Do you think a website should be as simple as possible, loading as fast as possible with as little "stuff" as possible.  Or, should a site be packed with Flash, Javascript, CSS, and complex design?

I know it matters what the site is about... but, overall.  Web design in general.


----------



## rinse (Jan 11, 2002)

in short, yes.


----------



## AdmiralAK (Jan 11, 2002)

nice flashy design (flashy = show off) and fast loading-easy-surfing are not mutually exclusive as concepts.


CSS doesnt really bog down a web site's speed. In fact I prefer it because it takes redundancy out of the picture when you code in HTML.

Javascript can also load fast so that is not an issue.


THe only issues you might be faced with are java applets and flash animations/sites.

If you are going to use java or flash make sure that you optimize the heck out of them!  I made the mistake of having a flash based menu system a few years back on my web site and it took 56k users a minute or so to load it!  That was bad for my site   The menu looked nice, but when it cuts into usability then forget about it 

I had also visited sites doing snow fall java applets in the winter time (around xmas) and it took so long to load that applet (even under T1) that it wasnt even funny!

the magic word is optimization -- I would love to use flash but I have not learned how to optimize my stuff yet so I am veering away from it at the moment.

Also, you can do dual versions of the site, a flash and an HTML part for people to choose

Admiral


----------



## mrfluffy (Jan 11, 2002)

try to avoid javascript, that 'hit 3 monkeys and win a prize' crassed my mac every time it appeared before is got OS X. flash is my personal fave, especially when poeple know how to intergrate it with server-side stuff (which i unfortunately dont).

the 3 most important rules/quotes i've heard are

"people are normally on someone elses site so make yours stick in their mind"

"always optimise it for 56K"

"most people use PCs, always have one (or VPC) to test it"


----------



## AdmiralAK (Jan 11, 2002)

I think one more rule that I follow is the "test in all/most major browsers"
At home I have IE, netscape, opera, lynx (yes lynx ), omni and iCab (and VPC to test stuff there)


Also forgot to say that when you do code in javascript make sure you code well so that crashing doesnt occur, and it is the most compatible.
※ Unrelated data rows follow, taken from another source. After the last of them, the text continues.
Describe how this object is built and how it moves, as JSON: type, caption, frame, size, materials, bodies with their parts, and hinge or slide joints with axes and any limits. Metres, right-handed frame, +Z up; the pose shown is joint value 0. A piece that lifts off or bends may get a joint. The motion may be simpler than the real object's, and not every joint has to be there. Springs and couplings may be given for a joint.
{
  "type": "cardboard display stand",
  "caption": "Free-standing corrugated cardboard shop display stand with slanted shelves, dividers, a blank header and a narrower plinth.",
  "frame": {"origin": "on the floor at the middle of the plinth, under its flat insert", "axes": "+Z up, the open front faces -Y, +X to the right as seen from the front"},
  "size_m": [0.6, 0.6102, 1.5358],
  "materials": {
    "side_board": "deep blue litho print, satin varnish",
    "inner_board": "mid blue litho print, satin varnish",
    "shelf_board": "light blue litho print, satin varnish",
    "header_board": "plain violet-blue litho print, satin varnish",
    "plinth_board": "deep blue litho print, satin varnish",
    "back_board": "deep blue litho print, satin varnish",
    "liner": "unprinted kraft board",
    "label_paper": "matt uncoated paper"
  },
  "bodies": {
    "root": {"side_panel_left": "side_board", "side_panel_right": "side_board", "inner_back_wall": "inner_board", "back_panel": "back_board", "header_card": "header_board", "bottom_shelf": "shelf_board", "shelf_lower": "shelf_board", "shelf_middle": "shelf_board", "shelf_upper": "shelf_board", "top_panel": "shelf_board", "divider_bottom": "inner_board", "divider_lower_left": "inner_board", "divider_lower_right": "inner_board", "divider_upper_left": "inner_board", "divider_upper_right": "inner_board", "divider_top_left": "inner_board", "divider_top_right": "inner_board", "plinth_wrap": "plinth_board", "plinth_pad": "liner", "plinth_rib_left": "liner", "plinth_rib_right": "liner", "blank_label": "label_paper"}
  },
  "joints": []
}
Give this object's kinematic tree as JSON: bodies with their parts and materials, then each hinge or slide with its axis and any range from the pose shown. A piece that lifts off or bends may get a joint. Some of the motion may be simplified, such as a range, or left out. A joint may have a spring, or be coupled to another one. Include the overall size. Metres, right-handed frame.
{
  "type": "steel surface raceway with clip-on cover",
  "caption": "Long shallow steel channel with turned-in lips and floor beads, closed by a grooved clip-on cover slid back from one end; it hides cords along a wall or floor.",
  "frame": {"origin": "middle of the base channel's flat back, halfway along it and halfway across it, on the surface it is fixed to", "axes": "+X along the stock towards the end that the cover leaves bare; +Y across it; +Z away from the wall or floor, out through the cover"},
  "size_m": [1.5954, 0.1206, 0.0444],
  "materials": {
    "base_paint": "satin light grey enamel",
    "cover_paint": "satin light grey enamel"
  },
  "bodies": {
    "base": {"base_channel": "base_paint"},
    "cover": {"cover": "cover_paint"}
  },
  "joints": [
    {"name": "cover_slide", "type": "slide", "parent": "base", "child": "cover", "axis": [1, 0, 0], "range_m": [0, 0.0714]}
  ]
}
You dont need superflashy javascript to make a nice impression.
You need small functional things that look nice and navigate even nicer.
That is what people remember.  If they have trouble with your site chances are that they wont come back -- and they will not tell others if your site stinks.  IF they like yoursite though they will advertize


----------



## martinatkinson (Jan 15, 2002)

Hello!

I usually stay away from Flash. Many people do not have the plugin and will not take the time to download it. You may lose some potential customers (if you are ecommerce)
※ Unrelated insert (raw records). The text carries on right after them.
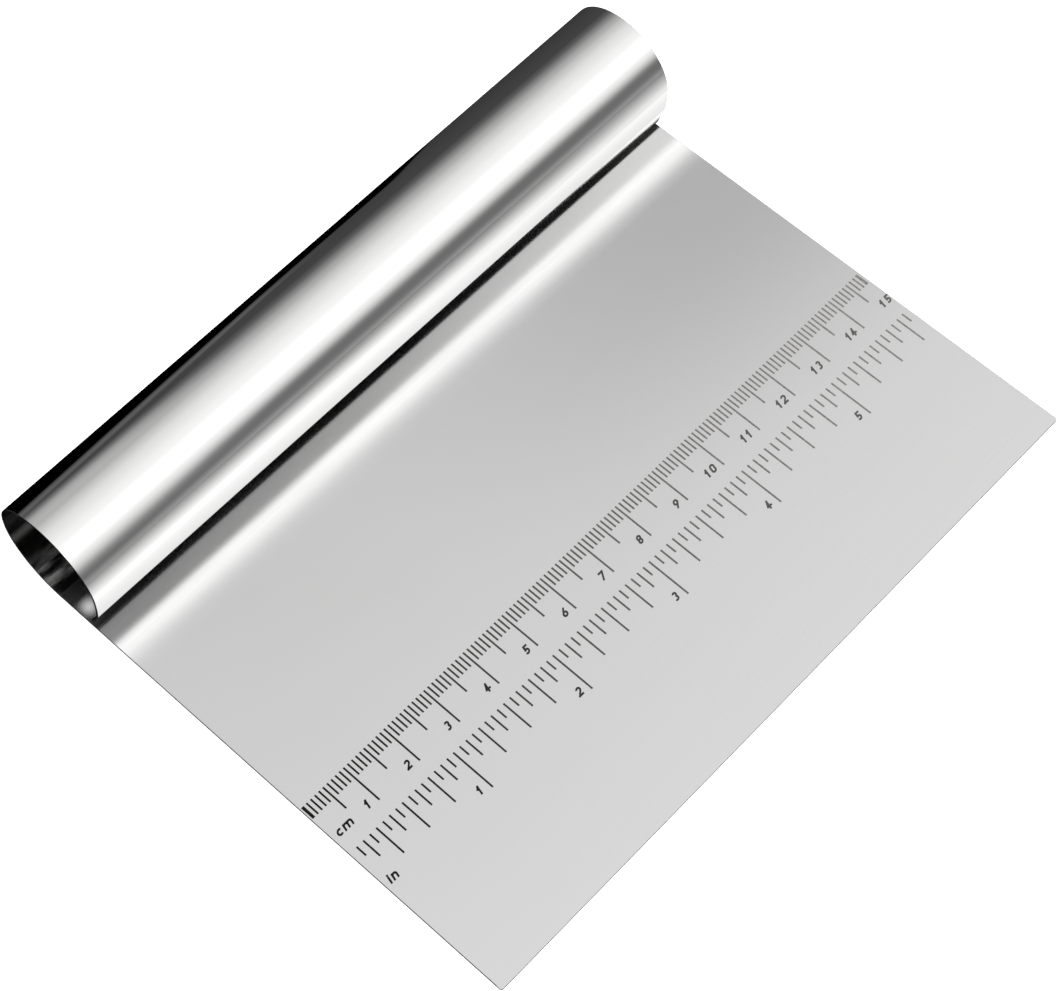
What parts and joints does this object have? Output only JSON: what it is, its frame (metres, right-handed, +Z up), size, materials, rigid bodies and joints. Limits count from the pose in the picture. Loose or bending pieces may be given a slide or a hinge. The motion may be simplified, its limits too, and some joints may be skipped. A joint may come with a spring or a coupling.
{
  "type": "bench scraper",
  "caption": "Flat steel bench scraper blade with a rolled, open-ended tube handle along the back edge and printed centimetre and inch scales.",
  "frame": {"origin": "middle of the outline, on the underside that the scraper lies on", "axes": "+X along the handle to the right-hand end, +Y from the front edge to the handle, +Z up out of the face with the scales"},
  "size_m": [0.1494, 0.1204, 0.0252],
  "materials": {
    "blade_steel": "fine satin",
    "handle_steel": "mirror polished stainless steel",
    "scale_ink": "thin matte ink"
  },
  "bodies": {
    "root": {"blade": "blade_steel", "handle_roll": "handle_steel", "cm_scale_marks": "scale_ink", "cm_scale_numerals": "scale_ink", "cm_unit_mark": "scale_ink", "inch_scale_marks": "scale_ink", "inch_scale_numerals": "scale_ink", "inch_unit_mark": "scale_ink"}
  },
  "joints": []
}
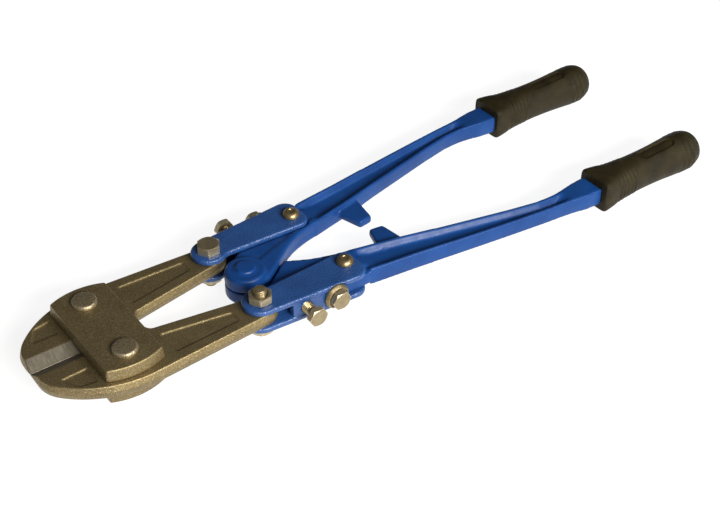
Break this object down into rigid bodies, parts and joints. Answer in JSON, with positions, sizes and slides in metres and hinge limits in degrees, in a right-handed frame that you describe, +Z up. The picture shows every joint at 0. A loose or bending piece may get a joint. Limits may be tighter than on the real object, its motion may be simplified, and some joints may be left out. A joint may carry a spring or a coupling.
{
  "type": "bolt cutters",
  "caption": "Long-handled bolt cutters with arm-adjusted forged jaws, cover plates, U straps and moulded grips, lying flat and closed.",
  "frame": {"origin": "on the surface that the tool lies on, under the middle of its bounding box", "axes": "+X along the tool from the jaws to the grips, +Y towards the left half, +Z up through the thickness"},
  "size_m": [0.46, 0.1326, 0.0336],
  "materials": {
    "jaw_steel": "satin",
    "dark_rivet_steel": "satin",
    "plated_steel": "satin",
    "blue_paint": "gloss",
    "grip_rubber": "matte"
  },
  "bodies": {
    "head": {"jaw_plate_top": "jaw_steel", "jaw_plate_bottom": "jaw_steel", "jaw_rivet_left": "dark_rivet_steel", "jaw_rivet_right": "dark_rivet_steel"},
    "jaw_left": {"jaw_left": "jaw_steel"},
    "link_left": {"strap_left": "blue_paint", "tail_bolt_left": "plated_steel", "tail_nut_left": "plated_steel", "rear_rivet_left": "plated_steel", "lock_washer_left": "plated_steel"},
    "lock_left": {"lock_bolt_left": "plated_steel"},
    "screw_left": {"adjusting_screw_left": "plated_steel"},
    "arm_left": {"handle_left": "blue_paint", "grip_left": "grip_rubber", "centre_rivet": "blue_paint"},
    "jaw_right": {"jaw_right": "jaw_steel"},
    "link_right": {"strap_right": "blue_paint", "tail_bolt_right": "plated_steel", "tail_nut_right": "plated_steel", "rear_rivet_right": "plated_steel", "lock_washer_right": "plated_steel"},
    "lock_right": {"lock_bolt_right": "plated_steel"},
    "screw_right": {"adjusting_screw_right": "plated_steel"},
    "arm_right": {"handle_right": "blue_paint", "grip_right": "grip_rubber"}
  },
  "joints": [
    {"name": "jaw_left_pivot", "type": "hinge", "parent": "head", "child": "jaw_left", "pos_m": [-0.184, 0.0237, 0.0168], "axis": [0, 0, 1], "range_deg": [-7.95, 0]},
    {"name": "tail_left_pivot", "type": "hinge", "parent": "jaw_left", "child": "link_left", "pos_m": [-0.1004, 0.0282, 0.0168], "axis": [0, 0, 1], "range_deg": [0, 47.95]},
    {"name": "adjust_left", "type": "hinge", "parent": "link_left", "child": "arm_left", "pos_m": [-0.0414, 0.0284, 0.0168], "axis": [0, 0, 1], "range_deg": [-0.75, 0.75]},
    {"name": "screw_left_advance", "type": "slide", "parent": "link_left", "child": "screw_left", "axis": [0, 1, 0], "range_m": [-0.00047, 0.00047]},
    {"name": "lock_left_release", "type": "slide", "parent": "link_left", "child": "lock_left", "axis": [0, 1, 0], "range_m": [0, 0.003]},
    {"name": "jaw_right_pivot", "type": "hinge", "parent": "head", "child": "jaw_right", "pos_m": [-0.184, -0.0237, 0.0168], "axis": [0, 0, 1], "range_deg": [0, 7.95]},
    {"name": "tail_right_pivot", "type": "hinge", "parent": "jaw_right", "child": "link_right", "pos_m": [-0.1004, -0.0282, 0.0168], "axis": [0, 0, 1], "range_deg": [-47.95, 0]},
    {"name": "adjust_right", "type": "hinge", "parent": "link_right", "child": "arm_right", "pos_m": [-0.0414, -0.0284, 0.0168], "axis": [0, 0, 1], "range_deg": [-0.75, 0.75]},
    {"name": "screw_right_advance", "type": "slide", "parent": "link_right", "child": "screw_right", "axis": [0, -1, 0], "range_m": [-0.00047, 0.00047]},
    {"name": "lock_right_release", "type": "slide", "parent": "link_right", "child": "lock_right", "axis": [0, -1, 0], "range_m": [0, 0.003]}
  ],
  "couplings": [
    {"joint": "tail_right_pivot", "follows": "tail_left_pivot", "ratio": -1},
    {"joint": "jaw_left_pivot", "follows": "tail_left_pivot", "ratio": -0.16586},
    {"joint": "jaw_right_pivot", "follows": "tail_left_pivot", "ratio": 0.16586},
    {"joint": "screw_left_advance", "follows": "adjust_left", "m_per_rad": -0.0351},
    {"joint": "screw_right_advance", "follows": "adjust_right", "m_per_rad": 0.0351}
  ]
}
I sometimes cook up some JavaScript but only for small jobs and not to run a whole site (again thinking of people with old browsers who do not java enabled)

My opinion is to make a site as eye-popping as possible while keeping the load time under 30 seconds for a 24K modem user.  These are my preferences and while I can not always do this for some sites this is what I shoot for.

Also, most users are not as impressed about the amount of cool graphics or eye-popping special effects that a site has as much as they are about how fast the site loads or what the site offers.  Remember, a user does not have all day to check out all kinds of sites to find the thing they need.  If your web site takes to long to load they will probably move on to the next hit in the search engine.

Have a great day!

Albert


----------



## evildan (Feb 9, 2002)

> Also, most users are not as impressed about the amount of cool graphics or eye-popping special effects that a site has as much as they are about how fast the site loads or what the site offers.



I would have to disagree with martinatkinson on that one. Many of the marketing research that I've come accross, the new age of consumers, men ages 18-25 and women ages 16-24 won't stay focused on a website unless it's visually stimulating. 

Ecommerce site have the worst battle, they must load fast, while being visually stimulating. 



> while keeping the load time under 30 seconds for a 24K modem user.



I would have to disagree with these numbers as well. 30 seconds on a 24K will restrict the overall need for a website in most cases. I'm not saying it can't be done... I just shoot a bit higher. I try to have my sites load in under 30 seconds on a 56K.

I would also like to point out that Flash is being used on over 90% of the browsers out there... so again, not to single you out martinatkinson, but it's just not true to say "most people don't have the plugin."

It's fine to not build a site in Flash or use java, these are just tools of the trade. I favor Flash becuase it's a very nice vector based app that has the ability to combine both stimulating graphics while keeping loadtimes down. I usually select flash over java, because flash seems to be more crossplatform in my experience.

I'm not saying your wong martinatkinson, just that I disagree with your take on the development of a sucessful website.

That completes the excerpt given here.